- _Direction_: Repeat the material below exactly, line for line.

- _Given information_:

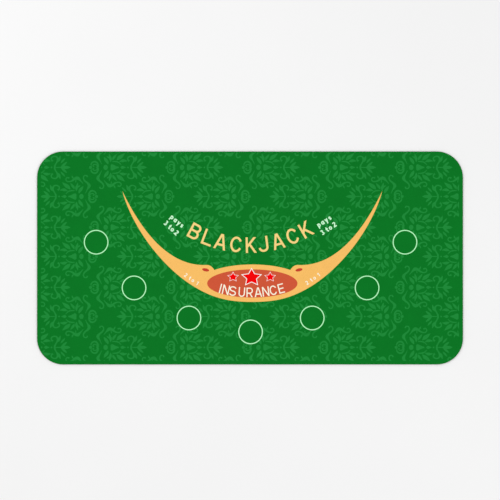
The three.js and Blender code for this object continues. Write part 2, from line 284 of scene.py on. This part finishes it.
def damask(half_x, half_y):
    """Every shape of the pattern that lies on the cloth."""
    border = pattern_border(half_x, half_y)
    one = motif()
    shapes = []
    for (x, y), way in ((FIRST_RIGHT, 1), (FIRST_LEFT, -1)):
        for column in COLUMNS:
            for row in ROWS:
                middle_x, middle_y = x + REPEAT_X * column, y + REPEAT_Y * row
                for shape in one:
                    moved = [(middle_x + way * u, middle_y + v) for u, v in shape[::way]]
                    moved = clipped(moved, border)
                    if len(moved) > 2:
                        shapes.append(moved)
    return shapes


def ring_circles():
    """A circle under each betting ring's line: the cloth inside a ring is plain."""
    circles = []
    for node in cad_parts:
        if node.startswith("betting_ring"):
            low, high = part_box(node)
            reach = (high[0] - low[0]) / 2 / MM - RING_LINE / 2
            middle_x, middle_y = (low[0] + high[0]) / 2 / MM, (low[1] + high[1]) / 2 / MM
            circles.append(ellipse(middle_x, middle_y, reach, reach, 0, CIRCLE_STEPS))
    return circles


# ---- meshes ----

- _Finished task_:
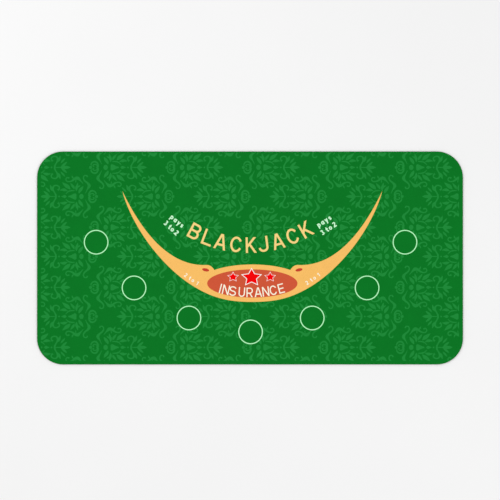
The three.js and Blender code for this object continues. Write part 2, from line 284 of scene.py on. This part finishes it.
def damask(half_x, half_y):
    """Every shape of the pattern that lies on the cloth."""
    border = pattern_border(half_x, half_y)
    one = motif()
    shapes = []
    for (x, y), way in ((FIRST_RIGHT, 1), (FIRST_LEFT, -1)):
        for column in COLUMNS:
            for row in ROWS:
                middle_x, middle_y = x + REPEAT_X * column, y + REPEAT_Y * row
                for shape in one:
                    moved = [(middle_x + way * u, middle_y + v) for u, v in shape[::way]]
                    moved = clipped(moved, border)
                    if len(moved) > 2:
                        shapes.append(moved)
    return shapes


def ring_circles():
    """A circle under each betting ring's line: the cloth inside a ring is plain."""
    circles = []
    for node in cad_parts:
        if node.startswith("betting_ring"):
            low, high = part_box(node)
            reach = (high[0] - low[0]) / 2 / MM - RING_LINE / 2
            middle_x, middle_y = (low[0] + high[0]) / 2 / MM, (low[1] + high[1]) / 2 / MM
            circles.append(ellipse(middle_x, middle_y, reach, reach, 0, CIRCLE_STEPS))
    return circles


# ---- meshes ----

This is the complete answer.